In 1875 Alyth was designated a police burgh and its administration and infrastructure were modernised. An impressive new High School was built in 1885 followed by a grand town hall in 1887. At the time of Queen Victoria’s Diamond Jubilee in 1897 the Earl of Airlie presented a public park to the people of Alyth. Many pageants (for example at the time of the Coronation of King George VI) and town galas have been held in this park. The local beauty spot, the Den o’ Alyth, was gifted to the town in 1923.
Many other improvements accompanied the prosperous Victorian and Edwardian years. Increased leisure time and better transport links encouraged pursuits such as golf (Alyth Golf Club founded 1892) and curling as well as hunting, shooting and fishing, attracting holidaymakers to Alyth’s new hotels. The growth of car ownership helped but ultimately the competition of road transport undermined the railway that had done so much to boost trade, agriculture and tourism. Passenger trains ceased to run in 1951 and the line closed in 1965.
Today, following the progressive deindustrialisation of the town, Alyth’s economy relies largely on tourism, retail and the service sectors. The last significant manufacturer, the Forfar Carpet Company in the former jute mill, closed in the 1990s.
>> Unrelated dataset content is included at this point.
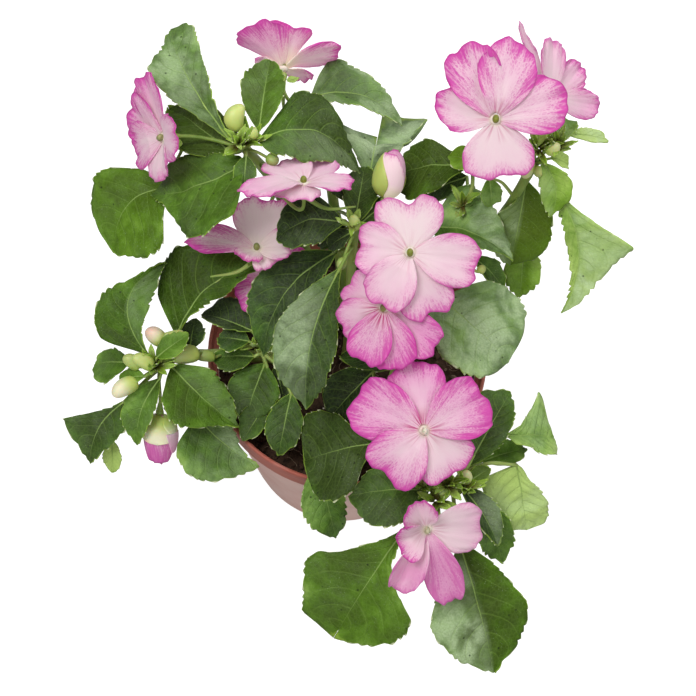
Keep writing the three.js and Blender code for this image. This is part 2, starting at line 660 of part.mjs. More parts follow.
// ---- stems -----------------------------------------------------------------------------------
function leafyStem(plan) {
  const curve = new THREE.CatmullRomCurve3(plan.path.map(point), false, "centripetal");
  const parts = [tube(curve, stem.foot, stem.end, stem.sides, stem.step)];
  for (const place of plan.leaves) parts.push(...leaf(place, curve));
  for (const place of plan.buds ?? []) parts.push(...greenBud(place, curve));
  for (const bloom of Object.values(plan.blooms ?? {})) {
    const frame = bloomFrame(bloom);
    const front = frame.centre.clone().addScaledVector(frame.face, -hub.back - clearance);
    parts.push(...cup(front, frame.face, curve, bloom.from ?? 0.97), spurTube(front, frame.face, bloom.curl));
  }
  for (const place of Object.values(plan.colourBuds ?? {})) {
    const face = point(place.tip).sub(point(place.base)).normalize();
    const front = point(place.base).addScaledVector(face, -clearance);
    parts.push(...cup(front, face, curve, place.from ?? 0.97));
  }
  return joined(parts);
}

// ---- pot and soil ----------------------------------------------------------------------------
// Radius of the pot's body at a height, on the outside.
function bodyRadius(z) {
  return lerp(pot.foot / 2, pot.top / 2 - pot.rimStep, z / (pot.height - pot.rimDrop));
}

function potSolid() {
  const under = pot.height - pot.rimDrop;
  const rim = pot.top / 2;
  const profile = [
    [0, 0],
    [pot.foot / 2, 0],
    [bodyRadius(under), under],
    [rim, under + 0.5],
    [rim, pot.height],
    [rim - pot.wall, pot.height],
    [bodyRadius(under) - pot.wall, under],
    [bodyRadius(pot.floor) - pot.wall, pot.floor],
    [0, pot.floor],
  ];
  const lathe = new THREE.LatheGeometry(profile.map(([x, y]) => new THREE.Vector2(x, y)), pot.segments);
  lathe.rotateX(Math.PI / 2);
  let body = solid(lathe);
  for (let i = 0; i < pot.drainCount; i++) {
    const angle = (2 * Math.PI * i) / pot.drainCount;
    const hole = new THREE.CylinderGeometry(pot.drainHole, pot.drainHole, 3 * pot.floor, pot.drainSides);
    hole.rotateX(Math.PI / 2);
    hole.translate(pot.drainRing * Math.cos(angle), pot.drainRing * Math.sin(angle), pot.floor / 2);
    body = body.subtract(solid(hole));
  }
  return body;
}

// The potting soil fills the pot; its top is domed and lumpy, with a plain hole for each stem.
function soilSolid() {
  const bottom = pot.floor + clearance;
  const inside = (z) => (bodyRadius(z) - pot.wall) * Math.cos(Math.PI / pot.segments) - clearance;
  const lump = (x, y) => soil.lump * Math.sin(0.31 * x + 1.3) * Math.cos(0.27 * y - 0.4);
  const points = [new THREE.Vector3(0, 0, bottom), new THREE.Vector3(0, 0, soil.level + soil.dome)];
  const triangles = [];
  const ringStart = (r) => 2 + r * soil.spokes;
  const onRing = (r, radius, z) => {
    for (let i = 0; i < soil.spokes; i++) {
      const angle = (2 * Math.PI * i) / soil.spokes;
      const [x, y] = [radius * Math.cos(angle), radius * Math.sin(angle)];
      points.push(new THREE.Vector3(x, y, z(x, y)));
    }
  };
  onRing(0, inside(bottom), () => bottom);
  const outer = inside(soil.level - soil.lump);
  [...soil.rings].reverse().forEach((part, r) => {
    const lift = soil.dome * (1 - part * part);
    onRing(r + 1, part * outer, (x, y) => soil.level + lift + (part < 1 ? lump(x, y) : -soil.lump));
  });
  const last = soil.rings.length;
  for (let i = 0; i < soil.spokes; i++) {
    const next = (i + 1) % soil.spokes;
    triangles.push([0, ringStart(0) + next, ringStart(0) + i]);
    triangles.push([1, ringStart(last) + i, ringStart(last) + next]);
    for (let r = 0; r < last; r++) {
      const [a, b] = [ringStart(r) + i, ringStart(r) + next];
      const [c, d] = [ringStart(r + 1) + i, ringStart(r + 1) + next];
      triangles.push([a, b, d], [a, d, c]);
    }
  }
  let body = solid(indexed(points, triangles));
  for (const plan of Object.values(stems)) {
    const [x, y, z] = plan.path[0];
    const radius = stem.foot + 4 * clearance;
    const hole = new THREE.CylinderGeometry(radius, radius, 3 * soil.holeDepth, soil.holeSides);
    hole.rotateX(Math.PI / 2);
    hole.translate(x, y, z - clearance + 1.5 * soil.holeDepth);
    body = body.subtract(solid(hole));
  }
  return body;
}

// ---- the object ------------------------------------------------------------------------------
const group = new THREE.Group();
group.add(node("pot", potSolid(), colour.pot, 0.55));
group.add(node("soil", soilSolid(), colour.peat, 0.95));
for (const [name, plan] of Object.entries(stems)) {
  group.add(node(name, leafyStem(plan), colour.leaf, 0.45));
  for (const [bloomName, bloom] of Object.entries(plan.blooms ?? {})) {
    group.add(node(bloomName, bloomSolid(bloom), colour.petal, 0.5));
  }
  for (const [budName, place] of Object.entries(plan.colourBuds ?? {})) {
    group.add(node(budName, budSolid(place), colour.deep, 0.5));
  }
}

export default group;
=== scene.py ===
# A busy lizzie (Impatiens walleriana) in a plain nursery pot. Measures are in millimetres, and
# mm turns them into Blender's metres where a mesh is made.
import math
import random

import bpy
import numpy as np
from mathutils import Matrix, Vector, noise


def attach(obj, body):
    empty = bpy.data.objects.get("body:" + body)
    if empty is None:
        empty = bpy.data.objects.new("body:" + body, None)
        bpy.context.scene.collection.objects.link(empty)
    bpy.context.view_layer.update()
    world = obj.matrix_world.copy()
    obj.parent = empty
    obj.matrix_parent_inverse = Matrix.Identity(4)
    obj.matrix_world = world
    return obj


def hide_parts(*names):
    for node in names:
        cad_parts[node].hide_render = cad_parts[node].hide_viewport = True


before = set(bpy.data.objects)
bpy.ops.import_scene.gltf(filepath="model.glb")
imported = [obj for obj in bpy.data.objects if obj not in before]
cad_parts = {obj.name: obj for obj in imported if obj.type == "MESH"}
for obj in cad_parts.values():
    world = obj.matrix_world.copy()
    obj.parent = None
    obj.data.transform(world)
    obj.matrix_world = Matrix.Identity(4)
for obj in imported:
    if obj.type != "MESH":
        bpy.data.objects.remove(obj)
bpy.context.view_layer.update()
bpy.ops.object.select_all(action="DESELECT")
print("frame loaded")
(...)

Vehicle servicing and restoration have become important activities, but some traditional agricultural and forestry work remains. In 2007 the Forestry Commission bought land on Alyth Hill for planting and developed the Alyth Community Woodland as an extra leisure attraction. The High School closed in 1994 but the remaining Junior School was refurbished and enlarged in 2018. The population of the town has remained broadly stable, numbering 2403 in 2011.